Dr Anya Skatova, Bristol Turing Fellow, received the prestigious UKRI Future Leader Fellowship

Dr Anya Skatova
Dr Anya Skatova

Dr Skatova’s programme will focus on developing methods to analyse shopping data to improve population health. Digital technology opens up a new era in the understanding of human behaviour and lifestyle choices, with people’s daily activities and habits leaving ‘footprints’ in their digital records. For example, when we buy goods in supermarkets and use loyalty cards to obtain benefits (e.g., future discounts), the supermarket records our purchases and creates a representation of our habits and preferences.

Until now the use of ‘digital footprint’ data has mostly been limited to private companies to track sales of their products, and to target marketing and promotions. Changes in Data Protection law in the UK, mean the public can now access and donate their data for academic research. Shopping history data are an extremely rich source of information for population health research as it can provide granular, objective data on real world choices and behaviours.  When shopping history data are used in a privacy preserving and ethical manner, these data can be utilised for public good, benefiting health research, helping to understand how everyday behaviours and lifestyle choices impact health and social outcomes.

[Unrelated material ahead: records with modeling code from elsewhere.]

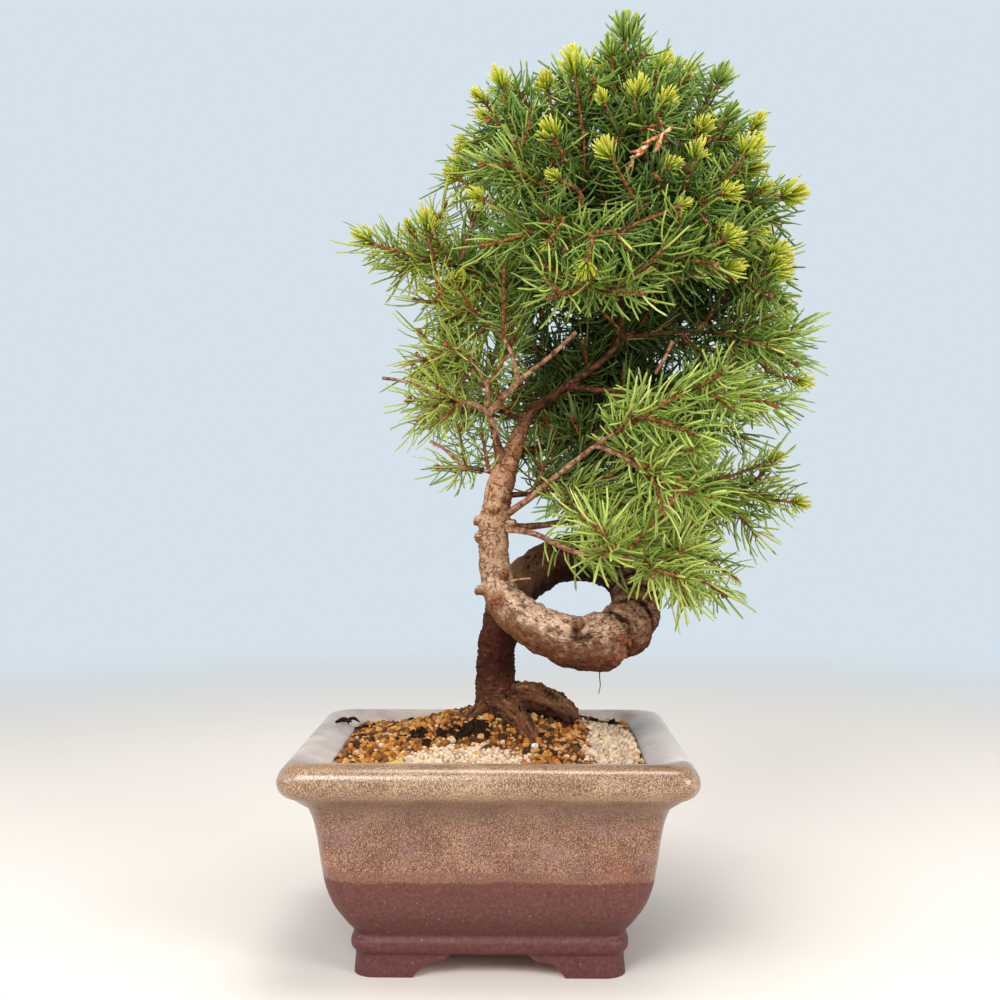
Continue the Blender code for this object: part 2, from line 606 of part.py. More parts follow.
def placed_needles(name, path, room, draw):
    """Needles along a twig.  One that would meet another spray is bent clear of it, or left out."""
    needles = []
    for place, along, across, turn, lean in needle_places(path, draw):
        for attempt in range(BEND_TRIES):
            bent_turn = turn + attempt * BEND_TURN
            bent_lean = lean + draw.uniform(-0.12, 0.12)
            outward = across * math.cos(bent_turn) + along.cross(across) * math.sin(bent_turn)
            direction = along * math.cos(bent_lean) + outward * math.sin(bent_lean)
            tip = place + direction * NEEDLE_LENGTH * draw.uniform(0.9, 1.05)
            if room.is_clear(place, tip, NEEDLE_RADIUS):
                needles.append((needle(name, place, tip), (place, tip, NEEDLE_RADIUS)))
                break
    return needles


def make_spray(limb, wood, room, draw, finish):
    """A leafy spray: one twig on from the end of the limb's wood, its side shoots, and their needles."""
    main = main_twig(wood, Vector(limb.tip) * MM)
    twigs = [main]
    for side_tip in limb.side_tips:
        side = side_twig(main, Vector(side_tip) * MM)
        if all(room.is_clear(start, stop, radius) for start, stop, radius in stretches_of(side)):
            twigs.append(side)
    name = "spray_" + limb.name
    pieces = []
    stretches = []
    for twig in twigs:
        stretches += stretches_of(twig)
        for piece, stretch in placed_needles(name + "_needle", twig, room, draw):
            pieces.append(piece)
            stretches.append(stretch)
    for twig in twigs[1:]:
        pieces.append(tube(name + "_twig", twig, TWIG_SIDES))
    spray = tube(name, main, TWIG_SIDES)
    join(spray, pieces)
    room.add(stretches)
    spray.data.materials.append(finish)
    return spray


def make_tree(stems):
    """Trunk, roots, leader, limbs and knobs, grown together as one solid."""
    trunk = smooth_path(TRUNK, TRUNK_STEPS)
    tree = tube("tree", trunk, TRUNK_SIDES, TRUNK_LUMP)
    pieces = [tube("stem", path, LIMB_SIDES) for path in stems]
    for x, y, z, dx, dy, dz in KNOBS:
        start = Vector((x, y, z)) * MM
        reach = Vector((dx, dy, dz)) * MM
        knob = list(zip((start, start + reach * 0.8, start + reach), KNOB_RADII))
        pieces.append(tube("knob", knob, LIMB_SIDES))
    join(tree, pieces)
    tree.data.materials.append(material("bark", (0.36, 0.25, 0.18), 0.85))
    return tree


def main():
    """Build every piece, then carry them all to the middle of the whole tree."""
    clear_scene()
    pieces = [make_pot()]
    net_finish = material("net", (0.03, 0.03, 0.03), 0.6)
    pieces.append(make_net("drain_net_left", DRAIN_PLACES[0], net_finish))
    pieces.append(make_net("drain_net_right", DRAIN_PLACES[1], net_finish))

    roots = [smooth_path(points, LIMB_STEPS) for points in ROOTS]
    leader = smooth_path(LEADER, LIMB_STEPS)
    woods = {limb.name: smooth_path(limb.wood, LIMB_STEPS) for limb in LIMBS}
    stub = smooth_path(BARE_STUB, LIMB_STEPS)
    pieces.append(make_tree(roots + [leader, stub] + list(woods.values())))

    trunk = smooth_path(TRUNK, TRUNK_STEPS)
    holes = [tube("hole", path, LIMB_SIDES, 0.0, ROOT_GAP) for path in roots]
    holes.append(tube("hole", trunk[:STUMP_POINTS], TRUNK_SIDES, TRUNK_LUMP, ROOT_GAP))
    pieces.append(make_soil(holes))
    pumice_finish = material("pumice", (0.78, 0.66, 0.56), 0.95)
    for name in PUMICE:
        patch = pumice_body(name, 0.0, PUMICE_FLOOR)
        patch.data.materials.append(pumice_finish)
        pieces.append(patch)

    room = Room()
    for path in [trunk, leader, stub] + roots + list(woods.values()):
        room.add(stretches_of(path))
    draw = random.Random(7)
    leaf_finish = material("needles", (0.16, 0.30, 0.06), 0.55)
    pieces.append(make_spray(APEX, leader, room, draw, leaf_finish))
    for limb in LIMBS:
        pieces.append(make_spray(limb, woods[limb.name], room, draw, leaf_finish))

    bpy.context.view_layer.update()
    corners = [vert.co for piece in pieces for vert in piece.data.vertices]
    x_middle = (min(c.x for c in corners) + max(c.x for c in corners)) / 2.0
    y_middle = (min(c.y for c in corners) + max(c.y for c in corners)) / 2.0
    bonsai = bpy.data.objects.new("bonsai", None)
    bpy.context.scene.collection.objects.link(bonsai)
    bonsai.location = (-x_middle, -y_middle, 0.0)
    for piece in pieces:
        piece.parent = bonsai


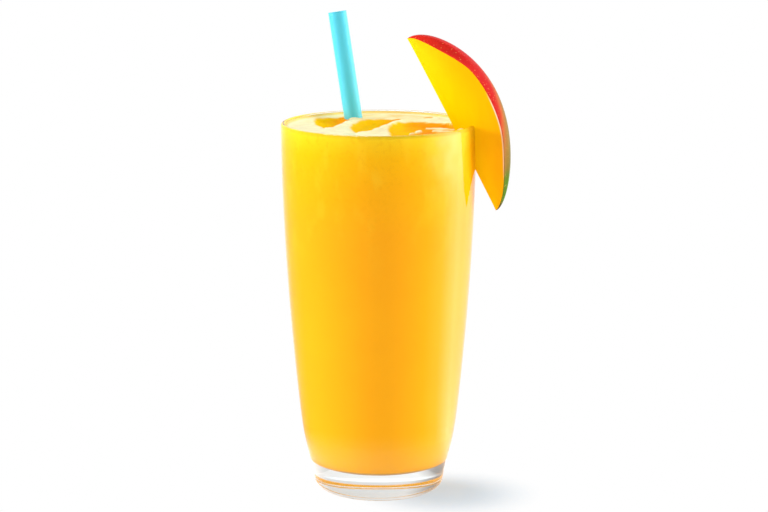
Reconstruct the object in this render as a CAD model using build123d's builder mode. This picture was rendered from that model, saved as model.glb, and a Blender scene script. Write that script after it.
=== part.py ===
from build123d import *
import os
from math import atan, cos, exp, hypot, pi, radians, sin, sqrt, tan

# A mango smoothie in its tall tumbler, with a straw and a mango wedge hung on the rim.
# Millimetres. The origin is the centre of the foot, on the table, and +Z is up.
# The wedge hangs on the +X side of the rim, and the straw stands towards +Y.

# Tumbler
glass_height = 160.0
rim_radius = 41.6
wall = 2.0
side_flare = 11.6  # how much narrower the foot would be, were the side one smooth sweep
flare_power = 1.85  # above 1, the side flares fast at the foot and slowly at the rim
foot_tuck = 2.4  # how far the heavy base is drawn in under that sweep
tuck_height = 18.0
tuck_power = 2.5
base_thickness = 11.6
floor_corner = 13.0  # radius where the inside wall turns into the floor
heel_radius = 3.8
ring_width = 3.2  # the flat ring that stands on the table
recess_depth = 1.8

# Smoothie
headspace = 2.5  # from the flat surface up to the rim
fold_count = 3
fold_height = 1.4  # a crest above the flat surface, and a trough below it
fold_spacing = 16.4
fold_start = -12.8  # the first crest's distance from the middle, across the folds
fold_lean = 18.8  # degrees from the Y axis towards +X
fold_shift = 4.0  # how far the folds' middles lie towards +Y
fold_width = 7.4  # of a crest or a trough, where it meets the flat surface
fold_length = 54.0  # over which a fold rises from the flat surface and sinks back
fold_sag = 4.5  # how far a fold bows towards -X over that length
fold_arc = 50.0  # degrees of ring: enough for its ends to pass through the flat surface

# Straw
straw_diameter = 8.0
straw_wall = 0.4
straw_length = 191.7
straw_side_lean = 8.6  # degrees, the top towards -X
straw_back_lean = 5.0  # degrees, the top towards +Y
straw_foot = (10.4, 15.74)  # where the middle of its lower end stands
straw_gap = 0.2  # at least this much between its lower end and the floor

# Mango wedge
wedge_length = 82.4  # along the straight inner edge
wedge_radius = 23.2  # from the inner edge out to the skin, where it is thickest
wedge_fullness = 0.65  # below 1, both ends are blunt
wedge_balance = 0.86  # below 1, the thickest place is nearer the top tip
wedge_tilt = 27.4  # degrees between the inner edge and the upright
wedge_front_turn = 32.0  # degrees from straight outwards to the front cut face
wedge_back_turn = 17.0  # degrees from straight outwards to the back cut face
wedge_rise = 36.2  # the top tip above the rim
wedge_reach = 29.7  # the top tip inside the rim's outer edge
wedge_offset = -6.0  # the inner edge's distance in Y from the tumbler's middle
slit_gap = 0.15  # between the slit's sides and the tumbler

lip_radius = wall / 2  # the rim is a half round
lip_height = glass_height - lip_radius
level = glass_height - headspace
fold_tube = (fold_width**2 / 4 + fold_height**2) / (2 * fold_height)
fold_ring_radius = fold_length**2 / (8 * hypot(fold_height, fold_sag))


def outer_radius(height):
    """Radius of the tumbler's outside at a height."""
    below_rim = max(1 - height / glass_height, 0)
    sweep = rim_radius - side_flare * below_rim**flare_power
    return sweep - foot_tuck * exp(-((height / tuck_height) ** tuck_power))


def side_points(low, high, inset, steps=14):
    """Points up the side between two heights, moved in from the outside by inset."""
    heights = [low + (high - low) * i / steps for i in range(steps + 1)]
    return [(outer_radius(height) - inset, height) for height in heights]


def floor_height(radius):
    """Height of the inside floor, with its rounded corner, at a distance from the middle."""
    flat_radius = outer_radius(base_thickness) - wall - floor_corner
    run = min(max(radius - flat_radius, 0), floor_corner)
    return base_thickness + floor_corner - sqrt(floor_corner**2 - run**2)


def fold_ring(distance, side):
    """Plane of the part ring that shapes a crest (side 1) or a trough (side -1)."""
    along = Vector(sin(radians(fold_lean)), cos(radians(fold_lean)), 0)
    across = Vector(along.Y, -along.X, 0)
    to_middle = (across * fold_sag - Vector(0, 0, side * fold_height)).normalized()
    tube_middle = Vector(0, 0, level + side * (fold_height - fold_tube))
    start = across * distance + along * fold_shift + tube_middle
    ring_normal = along.cross(to_middle)
    first_end = -to_middle.rotate(Axis((0, 0, 0), ring_normal), -fold_arc / 2)
    return Plane(origin=start + to_middle * fold_ring_radius, x_dir=first_end, z_dir=ring_normal)


def skin_distance(share):
    """Distance from the wedge's inner edge to its skin, at a share of the way down."""
    return wedge_radius * sin(pi * share**wedge_balance) ** wedge_fullness


os.makedirs("parts", exist_ok=True)

# ---- The space inside the tumbler ----
with BuildPart() as cavity:
    with BuildSketch(Plane.XZ):
        with BuildLine():
            inside = side_points(base_thickness, lip_height, wall)
            Spline(*inside)
            Polyline(inside[-1], (0, lip_height), (0, base_thickness), inside[0])
        make_face()
    revolve(axis=Axis.Z)
    fillet(cavity.edges().filter_by(GeomType.CIRCLE).sort_by(Axis.Z)[0], floor_corner)

# ---- Tumbler: the turned outside with a half-round rim, less the space inside ----
with BuildPart() as glass:
    with BuildSketch(Plane.XZ):
        with BuildLine():
            outside = side_points(heel_radius, lip_height, 0)
            lip_middle = outside[-1][0] - lip_radius
            lip_inside = (outside[-1][0] - wall, lip_height)
            ring_outside = outside[0][0] - heel_radius
            ring_inside = ring_outside - ring_width
            Spline(*outside)
            ThreePointArc(outside[-1], (lip_middle, glass_height), lip_inside)
            Polyline(lip_inside, (0, lip_height), (0, recess_depth))
            TangentArc((0, recess_depth), (ring_inside, 0), tangent=(1, 0))
            Line((ring_inside, 0), (ring_outside, 0))
            TangentArc((ring_outside, 0), outside[0], tangent=(1, 0))
        make_face()
    revolve(axis=Axis.Z)
    add(cavity.part, mode=Mode.SUBTRACT)
glass.part.label = "glass"
export_step(glass.part, "parts/glass.step")

# ---- Straw: a leaning tube with square ends, its foot just off the floor ----
straw_radius = straw_diameter / 2
straw_direction = Vector(-tan(radians(straw_side_lean)), tan(radians(straw_back_lean)), 1)
straw_lean = atan(hypot(straw_direction.X, straw_direction.Y))
end_drop = straw_radius * sin(straw_lean)  # the square end leans with the straw
foot_height = floor_height(hypot(*straw_foot) + straw_radius) + end_drop + straw_gap
straw_plane = Plane(origin=(*straw_foot, foot_height), z_dir=straw_direction)
with BuildPart() as straw:
    with BuildSketch(straw_plane):
        Circle(straw_radius)
        Circle(straw_radius - straw_wall, mode=Mode.SUBTRACT)
    extrude(amount=straw_length)
straw.part.label = "straw"
export_step(straw.part, "parts/straw.step")

# ---- Mango wedge: a sector of a body of revolution about its inner edge ----
tilt = radians(wedge_tilt)
top_tip = Vector(rim_radius - wedge_reach, wedge_offset, glass_height + wedge_rise)
edge_direction = Vector(sin(tilt), 0, -cos(tilt))
outward = Vector(cos(tilt), 0, sin(tilt))
front = outward.rotate(Axis((0, 0, 0), edge_direction), wedge_front_turn)
front_face = Plane(origin=top_tip, x_dir=edge_direction, z_dir=edge_direction.cross(front))
with BuildPart() as whole_wedge:
    with BuildSketch(front_face):
        with BuildLine():
            shares = [(1 - cos(pi * i / 16)) / 2 for i in range(1, 16)]
            skin = [(share * wedge_length, skin_distance(share)) for share in shares]
            Spline((0, 0), *skin, (wedge_length, 0))
            Line((wedge_length, 0), (0, 0))
        make_face()
    revolve(axis=Axis(top_tip, -edge_direction), revolution_arc=wedge_front_turn + wedge_back_turn)

# The slit is the tumbler's wall and rim, a little thicker, cut out of the wedge.
with BuildPart() as slit:
    with BuildSketch(Plane.XZ):
        with BuildLine():
            slit_low = (top_tip + edge_direction * wedge_length).Z
            slit_outside = side_points(slit_low, lip_height, -slit_gap)
            slit_inside = side_points(slit_low, lip_height, wall + slit_gap)
            Spline(*slit_outside)
            ThreePointArc(slit_outside[-1], (lip_middle, glass_height + slit_gap), slit_inside[-1])
            Spline(*reversed(slit_inside))
            Line(slit_inside[0], slit_outside[0])
        make_face()
    revolve(axis=Axis.Z)

with BuildPart() as mango_wedge:
    add(whole_wedge.part)
    add(slit.part, mode=Mode.SUBTRACT)
mango_wedge.part.label = "mango_wedge"
export_step(mango_wedge.part, "parts/mango_wedge.step")

# ---- Smoothie: fills the tumbler up to a folded surface, round the straw and the wedge ----
crests = [fold_start + fold_spacing * i for i in range(fold_count)]
troughs = [crest - fold_spacing / 2 for crest in crests]
with BuildPart() as smoothie:
    add(cavity.part)
    split(bisect_by=Plane.XY.offset(level), keep=Keep.BOTTOM)
    with Locations([fold_ring(crest, 1) for crest in crests]):
        Torus(fold_ring_radius, fold_tube, major_angle=fold_arc, align=None)
    with Locations([fold_ring(trough, -1) for trough in troughs]):
        Torus(fold_ring_radius, fold_tube, major_angle=fold_arc, align=None, mode=Mode.SUBTRACT)
    add(cavity.part, mode=Mode.INTERSECT)
    add(straw.part, mode=Mode.SUBTRACT)
    add(whole_wedge.part, mode=Mode.SUBTRACT)
smoothie.part.label = "smoothie"
export_step(smoothie.part, "parts/smoothie.step")
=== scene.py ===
"""Looks of a mango smoothie in a tall tumbler, with its straw and a mango wedge on the rim.

Every piece is a surface worked out with numpy, in metres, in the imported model's frame: the
origin is the centre of the tumbler's foot, +Z is up, the wedge hangs on the +X side and the
straw stands towards +Y.
"""

import logging
import math
from dataclasses import dataclass, field
from enum import Enum
from typing import Sequence

import bmesh
import bpy
import numpy as np
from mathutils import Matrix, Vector


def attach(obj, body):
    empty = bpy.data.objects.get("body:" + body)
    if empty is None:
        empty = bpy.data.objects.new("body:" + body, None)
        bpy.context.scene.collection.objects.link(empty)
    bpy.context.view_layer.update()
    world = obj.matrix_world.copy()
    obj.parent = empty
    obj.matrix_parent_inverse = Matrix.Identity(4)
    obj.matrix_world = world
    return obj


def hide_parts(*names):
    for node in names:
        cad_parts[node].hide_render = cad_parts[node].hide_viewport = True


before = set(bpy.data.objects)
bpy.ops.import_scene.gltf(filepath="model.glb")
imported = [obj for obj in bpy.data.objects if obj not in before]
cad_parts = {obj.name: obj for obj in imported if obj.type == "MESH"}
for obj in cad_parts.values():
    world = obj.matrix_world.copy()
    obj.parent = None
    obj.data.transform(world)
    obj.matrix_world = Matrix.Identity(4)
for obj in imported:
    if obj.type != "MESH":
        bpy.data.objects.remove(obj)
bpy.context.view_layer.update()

logging.basicConfig(level=logging.INFO, format="%(message)s")
log = logging.getLogger("smoothie")

MM = 0.001
BODY = "root"

Array = np.ndarray
Colour = tuple[float, float, float]
Shades = tuple[tuple[float, Colour], ...]
Stops = tuple[tuple[float, float], ...]


class Slot(Enum):
    """The record's material slots."""

    GLASS = "glass"
    SMOOTHIE = "smoothie"
    STRAW = "straw"
    MANGO = "mango"


# ---------------------------------------------------------------------------
# Number helpers
# ---------------------------------------------------------------------------


def srgb(red: float, green: float, blue: float) -> Colour:
    """Turns a colour written as 0 to 255 on a screen into the renderer's linear numbers.

    Args:
        red: Screen red.
        green: Screen green.
        blue: Screen blue.

    Returns:
        The linear colour: each share to the power 2.4 past a short straight toe.
    """
    share = np.array([red, green, blue]) / 255.0
    linear = np.where(share <= 0.04045, share / 12.92, ((share + 0.055) / 1.055) ** 2.4)
    return tuple(float(value) for value in linear)


def smooth_step(low: float, high: float, value: Array) -> Array:
    """Rises from 0 at low to 1 at high along 3t^2 - 2t^3.

    Args:
        low: Where the rise begins.
        high: Where it ends.
        value: What is measured.

    Returns:
        The share risen, the same shape as value.
    """
    share = np.clip((value - low) / (high - low), 0.0, 1.0)
    return share * share * (3.0 - 2.0 * share)


def ripple(x: Array, y: Array, scale: float, seed: int, waves: int = 7) -> Array:
    """Smooth random relief: a mean of sine waves, each with its own heading and length.

    Args:
        x: First coordinate.
        y: Second coordinate, the same shape.
        scale: The middle wavelength, in the coordinates' unit.
        seed: Picks the waves.
        waves: How many are added.

    Returns:
        Relief of about -1 to 1.
    """
    draw = np.random.default_rng(seed)
    heading = draw.uniform(0.0, math.tau, waves)
    length = scale * draw.uniform(0.6, 1.7, waves)
    start = draw.uniform(0.0, math.tau, waves)
    total = np.zeros(np.broadcast(x, y).shape)
    for turn, span, phase in zip(heading, length, start):
        along = x * math.cos(turn) + y * math.sin(turn)
        total = total + np.sin(math.tau * along / span + phase)
    return total / math.sqrt(waves)


# ---------------------------------------------------------------------------
# Mesh helpers
# ---------------------------------------------------------------------------


def grid_faces(rows: int, columns: int, wrap: bool) -> Array:
    """Four corner numbers of each cell of a grid of points.

    Args:
        rows: Points along the first parameter.
        columns: Points along the second.
        wrap: Whether the last column joins the first.

    Returns:
        An array of quads, wound so that rows x columns gives the normal.
    """
    row = np.arange(rows - 1)[:, None]
    column = np.arange(columns if wrap else columns - 1)[None, :]
    after = (column + 1) % columns
    corners = (
        row * columns + column,
        (row + 1) * columns + column,
        (row + 1) * columns + after,
        row * columns + after,
    )
    return np.stack(np.broadcast_arrays(*corners), axis=-1).reshape(-1, 4)


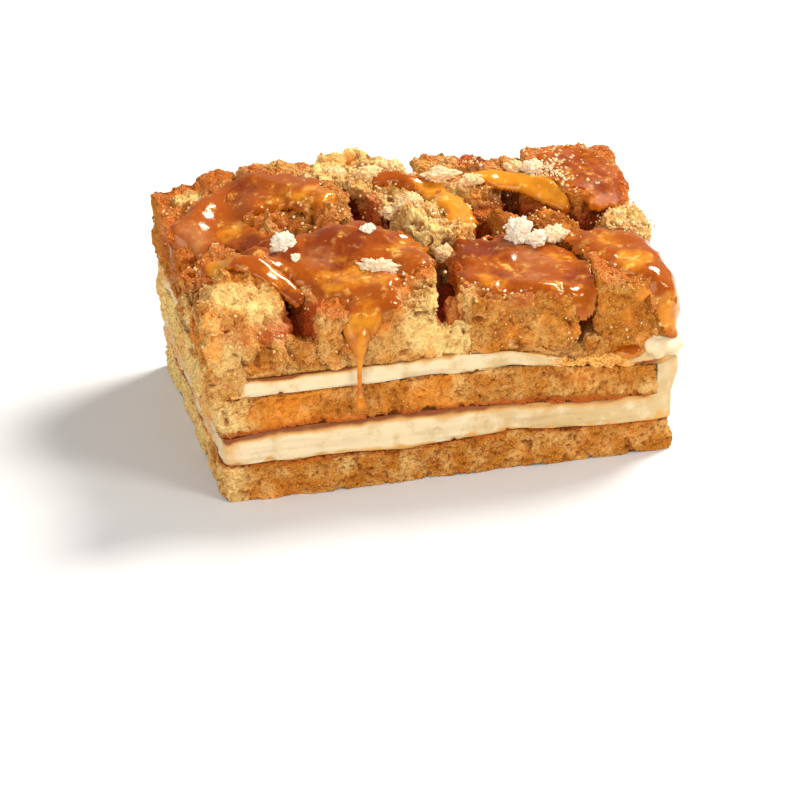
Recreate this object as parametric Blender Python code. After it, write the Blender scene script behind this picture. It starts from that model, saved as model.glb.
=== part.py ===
"""Slice of maple layer cake: two sponge layers, two cream layers, torn sponge chunks on top.

Metres, +Z up, origin at the middle of the flat underside, front cut face towards -Y.
"""

import math

import bmesh
import bpy
import numpy as np

# Sizes in millimetres, turned into metres when a mesh is made
MM = 0.001
GAP = 0.35  # air between neighbouring pieces

# Plan of the slice: one upright plane for each side, as a point on it and the way it faces
FRONT_Y = -34.5
BACK_Y = 33.0
BASE_LEFT = -51.0  # the left end steps outwards from the base to the chunks
LOWER_CREAM_LEFT = -50.4
MIDDLE_LEFT = -51.5
UPPER_CREAM_LEFT = -50.6
CHUNKS_LEFT = -52.6
RIGHT_X = 52.0
CHUNKS_RIGHT = 52.6
LEFT_SPLAY = 3.4  # degrees that the left end opens towards the back
CHUNKS_SPLAY = 2.2
RIGHT_SPLAY = 1.8
BACK_SLANT = 2.6
CORNER_SHARPNESS = 40.0

# Heights of the layers where the slice is thickest
BASE_TOP = 8.6
LOWER_CREAM_TOP = 16.8
MIDDLE_TOP = 24.7
UPPER_CREAM_TOP = 29.0
LOWER_CREAM_SAG = 2.7  # how much lower each lies at the right end
MIDDLE_SAG = 3.4
UPPER_CREAM_SAG = 4.2
CREAM_INSET = 1.3  # the creams lie a little behind the cut sponge
END_WALL = 4.6  # cream that wraps round the right end of the middle sponge
BLOB_PLACE = (47.6, -32.3, 22.9)
BLOB_RADII = (3.6, 2.9, 1.8)
SIDE_ROWS = 5
STATION_GAP = 3.2  # between points along the front and along the back
END_POINTS = 19  # points round each end

# Moves the slice so that its bounding box is centred
SHIFT = (0.31, 0.84, 0.0)

# Torn chunks on top: place, how much room each takes, height of its top,
# and how far the top leans to the front and to the right, in degrees
CHUNKS = {
    "chunk_front_left": dict(x=-42.0, y=-23.5, room=0, top=45.0, front=24, right=8, seed=1),
    "chunk_front_mid": dict(x=-16.0, y=-17.5, room=80, top=45.5, front=14, right=-3, seed=2),
    "chunk_front_caramel": dict(x=18.5, y=-22.0, room=20, top=42.5, front=8, right=3, seed=3),
    "chunk_front_right": dict(x=43.5, y=-22.0, room=0, top=43.0, front=5, right=4, seed=4),
    "chunk_left_side": dict(x=-48.0, y=-4.0, room=-20, top=41.5, front=6, right=-6, seed=5),
    "chunk_pale_column": dict(x=6.5, y=-1.0, room=-70, top=48.0, front=6, right=4, seed=6),
    "chunk_mid_right": dict(x=27.5, y=-2.0, room=-30, top=44.5, front=3, right=5, seed=7),
    "chunk_right_side": dict(x=48.5, y=-3.5, room=-50, top=44.0, front=6, right=8, seed=8),
    "chunk_back_left": dict(x=-46.5, y=19.0, room=0, top=46.0, front=4, right=-7, seed=9),
    "chunk_back_hill": dict(x=-24.5, y=13.0, room=80, top=49.0, front=9, right=-6, seed=10),
    "chunk_back_mid": dict(x=-2.5, y=22.0, room=0, top=48.5, front=7, right=2, seed=11),
    "chunk_back_peak": dict(x=17.5, y=23.5, room=-10, top=48.5, front=4, right=6, seed=12),
    "chunk_back_right": dict(x=40.5, y=15.5, room=70, top=48.0, front=4, right=2, seed=13),
}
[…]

Dr Skatova, based in the Population Health Sciences Department at Bristol Medical School, received a Turing Fellowship and project funding that built the basis for her £1.4m UKRI Future Leader Fellowship that will link transaction data to other environmental and health records collected by the Avon Longitudinal Study of Parents and Children.

The ultimate goal of the study is to put large commercial datasets — such as shopping history data — at the service of the public healthcare through contributing to early detection of diseases, developing and testing targeted interventions, and contributing to the evidence-based healthcare and health research.